%%

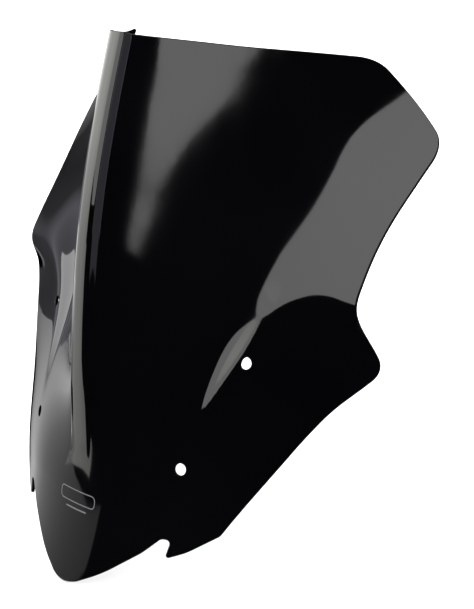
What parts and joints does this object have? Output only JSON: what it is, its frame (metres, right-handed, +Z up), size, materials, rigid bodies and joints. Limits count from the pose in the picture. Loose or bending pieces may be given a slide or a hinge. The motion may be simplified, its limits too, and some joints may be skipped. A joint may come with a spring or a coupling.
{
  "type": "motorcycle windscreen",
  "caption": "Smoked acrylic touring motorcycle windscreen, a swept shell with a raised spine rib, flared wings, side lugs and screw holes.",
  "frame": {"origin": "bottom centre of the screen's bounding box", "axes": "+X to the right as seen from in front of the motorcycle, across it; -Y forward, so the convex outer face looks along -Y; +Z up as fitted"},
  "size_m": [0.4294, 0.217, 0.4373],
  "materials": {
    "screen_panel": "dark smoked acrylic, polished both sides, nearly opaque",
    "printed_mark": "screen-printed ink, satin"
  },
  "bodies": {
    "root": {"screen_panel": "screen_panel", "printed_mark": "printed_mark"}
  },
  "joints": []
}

%%

Request:
Within the listing above, work out how many lines contain the string "materials", and reply with that number only.

Answer for this exercise:
2